**Your goal**
Give the listing again in full, exactly as written.

☆ ☆ ☆ ☆ ☆ ☆ ☆

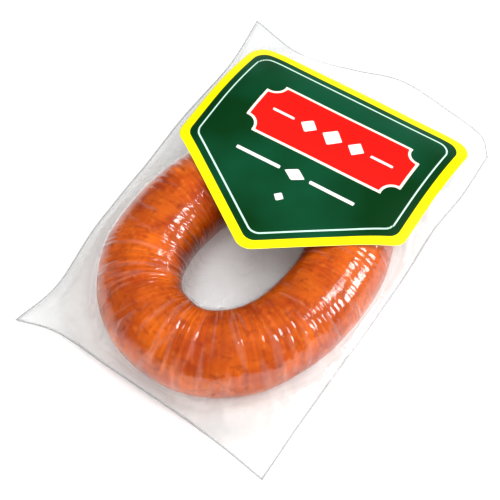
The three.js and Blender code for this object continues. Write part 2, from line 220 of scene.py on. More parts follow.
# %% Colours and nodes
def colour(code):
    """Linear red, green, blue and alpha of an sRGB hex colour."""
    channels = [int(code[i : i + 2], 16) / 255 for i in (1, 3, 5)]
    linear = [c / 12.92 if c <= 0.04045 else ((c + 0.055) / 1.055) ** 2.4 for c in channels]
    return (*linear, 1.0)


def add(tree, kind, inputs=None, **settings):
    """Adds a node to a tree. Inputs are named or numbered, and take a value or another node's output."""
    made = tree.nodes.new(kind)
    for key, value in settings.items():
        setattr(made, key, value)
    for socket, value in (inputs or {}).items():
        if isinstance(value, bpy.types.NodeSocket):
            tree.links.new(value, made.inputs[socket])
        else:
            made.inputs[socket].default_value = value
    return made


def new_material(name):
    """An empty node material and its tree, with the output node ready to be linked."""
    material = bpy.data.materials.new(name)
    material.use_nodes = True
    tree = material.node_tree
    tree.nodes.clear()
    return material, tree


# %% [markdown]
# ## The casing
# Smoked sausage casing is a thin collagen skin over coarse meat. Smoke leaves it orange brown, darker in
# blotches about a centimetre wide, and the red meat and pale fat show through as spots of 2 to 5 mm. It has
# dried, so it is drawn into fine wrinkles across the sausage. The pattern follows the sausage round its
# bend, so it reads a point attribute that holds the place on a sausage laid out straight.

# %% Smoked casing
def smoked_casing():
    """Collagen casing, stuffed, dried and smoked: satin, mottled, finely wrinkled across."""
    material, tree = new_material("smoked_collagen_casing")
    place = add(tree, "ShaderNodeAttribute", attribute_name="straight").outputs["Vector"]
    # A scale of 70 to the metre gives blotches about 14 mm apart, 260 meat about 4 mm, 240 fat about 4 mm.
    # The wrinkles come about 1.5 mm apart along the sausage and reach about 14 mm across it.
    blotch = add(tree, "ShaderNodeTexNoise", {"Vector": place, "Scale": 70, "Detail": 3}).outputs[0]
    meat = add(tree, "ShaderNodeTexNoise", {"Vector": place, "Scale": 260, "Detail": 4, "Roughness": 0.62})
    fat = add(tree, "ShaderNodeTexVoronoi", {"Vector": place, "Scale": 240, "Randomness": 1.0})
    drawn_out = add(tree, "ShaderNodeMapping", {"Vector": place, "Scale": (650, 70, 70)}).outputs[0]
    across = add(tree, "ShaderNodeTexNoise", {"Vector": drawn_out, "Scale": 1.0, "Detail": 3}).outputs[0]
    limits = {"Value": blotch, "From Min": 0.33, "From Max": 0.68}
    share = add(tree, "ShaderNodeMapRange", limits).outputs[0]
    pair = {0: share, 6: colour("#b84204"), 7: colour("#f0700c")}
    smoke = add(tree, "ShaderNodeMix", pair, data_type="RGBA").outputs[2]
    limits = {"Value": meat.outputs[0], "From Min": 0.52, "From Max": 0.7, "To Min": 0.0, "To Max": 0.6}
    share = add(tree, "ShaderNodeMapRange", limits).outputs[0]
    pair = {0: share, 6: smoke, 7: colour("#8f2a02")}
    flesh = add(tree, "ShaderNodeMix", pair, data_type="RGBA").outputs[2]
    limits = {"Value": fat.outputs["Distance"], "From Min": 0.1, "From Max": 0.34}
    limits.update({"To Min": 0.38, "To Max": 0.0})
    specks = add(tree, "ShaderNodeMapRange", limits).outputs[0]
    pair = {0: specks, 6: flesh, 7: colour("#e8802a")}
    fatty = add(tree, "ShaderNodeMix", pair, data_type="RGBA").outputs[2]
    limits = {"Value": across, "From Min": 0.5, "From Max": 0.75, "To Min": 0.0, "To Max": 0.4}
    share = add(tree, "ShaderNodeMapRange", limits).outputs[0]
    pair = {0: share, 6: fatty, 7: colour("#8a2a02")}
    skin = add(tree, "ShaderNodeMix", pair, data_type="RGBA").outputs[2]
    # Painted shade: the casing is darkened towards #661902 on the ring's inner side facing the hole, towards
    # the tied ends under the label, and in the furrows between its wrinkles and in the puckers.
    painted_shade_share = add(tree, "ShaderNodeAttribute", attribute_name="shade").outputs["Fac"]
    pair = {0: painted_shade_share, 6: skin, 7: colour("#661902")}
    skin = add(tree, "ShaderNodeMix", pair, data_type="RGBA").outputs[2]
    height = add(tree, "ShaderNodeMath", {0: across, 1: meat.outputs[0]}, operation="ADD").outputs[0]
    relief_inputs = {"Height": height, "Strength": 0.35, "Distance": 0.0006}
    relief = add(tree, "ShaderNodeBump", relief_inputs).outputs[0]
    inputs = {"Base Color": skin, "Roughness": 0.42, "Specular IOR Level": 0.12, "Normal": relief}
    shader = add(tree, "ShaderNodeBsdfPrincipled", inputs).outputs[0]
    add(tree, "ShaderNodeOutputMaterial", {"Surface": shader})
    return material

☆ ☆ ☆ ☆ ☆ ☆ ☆

**Written response**
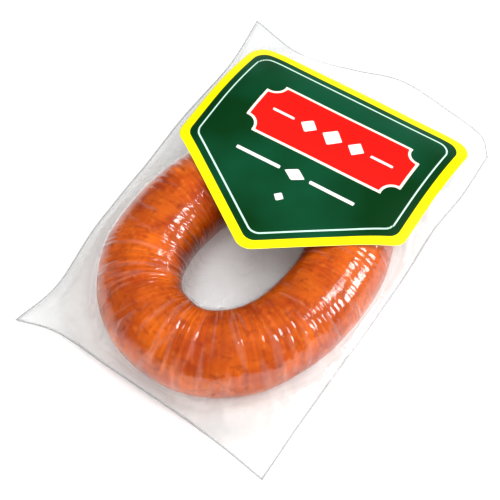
The three.js and Blender code for this object continues. Write part 2, from line 220 of scene.py on. More parts follow.
# %% Colours and nodes
def colour(code):
    """Linear red, green, blue and alpha of an sRGB hex colour."""
    channels = [int(code[i : i + 2], 16) / 255 for i in (1, 3, 5)]
    linear = [c / 12.92 if c <= 0.04045 else ((c + 0.055) / 1.055) ** 2.4 for c in channels]
    return (*linear, 1.0)


def add(tree, kind, inputs=None, **settings):
    """Adds a node to a tree. Inputs are named or numbered, and take a value or another node's output."""
    made = tree.nodes.new(kind)
    for key, value in settings.items():
        setattr(made, key, value)
    for socket, value in (inputs or {}).items():
        if isinstance(value, bpy.types.NodeSocket):
            tree.links.new(value, made.inputs[socket])
        else:
            made.inputs[socket].default_value = value
    return made


def new_material(name):
    """An empty node material and its tree, with the output node ready to be linked."""
    material = bpy.data.materials.new(name)
    material.use_nodes = True
    tree = material.node_tree
    tree.nodes.clear()
    return material, tree


# %% [markdown]
# ## The casing
# Smoked sausage casing is a thin collagen skin over coarse meat. Smoke leaves it orange brown, darker in
# blotches about a centimetre wide, and the red meat and pale fat show through as spots of 2 to 5 mm. It has
# dried, so it is drawn into fine wrinkles across the sausage. The pattern follows the sausage round its
# bend, so it reads a point attribute that holds the place on a sausage laid out straight.

# %% Smoked casing
def smoked_casing():
    """Collagen casing, stuffed, dried and smoked: satin, mottled, finely wrinkled across."""
    material, tree = new_material("smoked_collagen_casing")
    place = add(tree, "ShaderNodeAttribute", attribute_name="straight").outputs["Vector"]
    # A scale of 70 to the metre gives blotches about 14 mm apart, 260 meat about 4 mm, 240 fat about 4 mm.
    # The wrinkles come about 1.5 mm apart along the sausage and reach about 14 mm across it.
    blotch = add(tree, "ShaderNodeTexNoise", {"Vector": place, "Scale": 70, "Detail": 3}).outputs[0]
    meat = add(tree, "ShaderNodeTexNoise", {"Vector": place, "Scale": 260, "Detail": 4, "Roughness": 0.62})
    fat = add(tree, "ShaderNodeTexVoronoi", {"Vector": place, "Scale": 240, "Randomness": 1.0})
    drawn_out = add(tree, "ShaderNodeMapping", {"Vector": place, "Scale": (650, 70, 70)}).outputs[0]
    across = add(tree, "ShaderNodeTexNoise", {"Vector": drawn_out, "Scale": 1.0, "Detail": 3}).outputs[0]
    limits = {"Value": blotch, "From Min": 0.33, "From Max": 0.68}
    share = add(tree, "ShaderNodeMapRange", limits).outputs[0]
    pair = {0: share, 6: colour("#b84204"), 7: colour("#f0700c")}
    smoke = add(tree, "ShaderNodeMix", pair, data_type="RGBA").outputs[2]
    limits = {"Value": meat.outputs[0], "From Min": 0.52, "From Max": 0.7, "To Min": 0.0, "To Max": 0.6}
    share = add(tree, "ShaderNodeMapRange", limits).outputs[0]
    pair = {0: share, 6: smoke, 7: colour("#8f2a02")}
    flesh = add(tree, "ShaderNodeMix", pair, data_type="RGBA").outputs[2]
    limits = {"Value": fat.outputs["Distance"], "From Min": 0.1, "From Max": 0.34}
    limits.update({"To Min": 0.38, "To Max": 0.0})
    specks = add(tree, "ShaderNodeMapRange", limits).outputs[0]
    pair = {0: specks, 6: flesh, 7: colour("#e8802a")}
    fatty = add(tree, "ShaderNodeMix", pair, data_type="RGBA").outputs[2]
    limits = {"Value": across, "From Min": 0.5, "From Max": 0.75, "To Min": 0.0, "To Max": 0.4}
    share = add(tree, "ShaderNodeMapRange", limits).outputs[0]
    pair = {0: share, 6: fatty, 7: colour("#8a2a02")}
    skin = add(tree, "ShaderNodeMix", pair, data_type="RGBA").outputs[2]
    # Painted shade: the casing is darkened towards #661902 on the ring's inner side facing the hole, towards
    # the tied ends under the label, and in the furrows between its wrinkles and in the puckers.
    painted_shade_share = add(tree, "ShaderNodeAttribute", attribute_name="shade").outputs["Fac"]
    pair = {0: painted_shade_share, 6: skin, 7: colour("#661902")}
    skin = add(tree, "ShaderNodeMix", pair, data_type="RGBA").outputs[2]
    height = add(tree, "ShaderNodeMath", {0: across, 1: meat.outputs[0]}, operation="ADD").outputs[0]
    relief_inputs = {"Height": height, "Strength": 0.35, "Distance": 0.0006}
    relief = add(tree, "ShaderNodeBump", relief_inputs).outputs[0]
    inputs = {"Base Color": skin, "Roughness": 0.42, "Specular IOR Level": 0.12, "Normal": relief}
    shader = add(tree, "ShaderNodeBsdfPrincipled", inputs).outputs[0]
    add(tree, "ShaderNodeOutputMaterial", {"Surface": shader})
    return material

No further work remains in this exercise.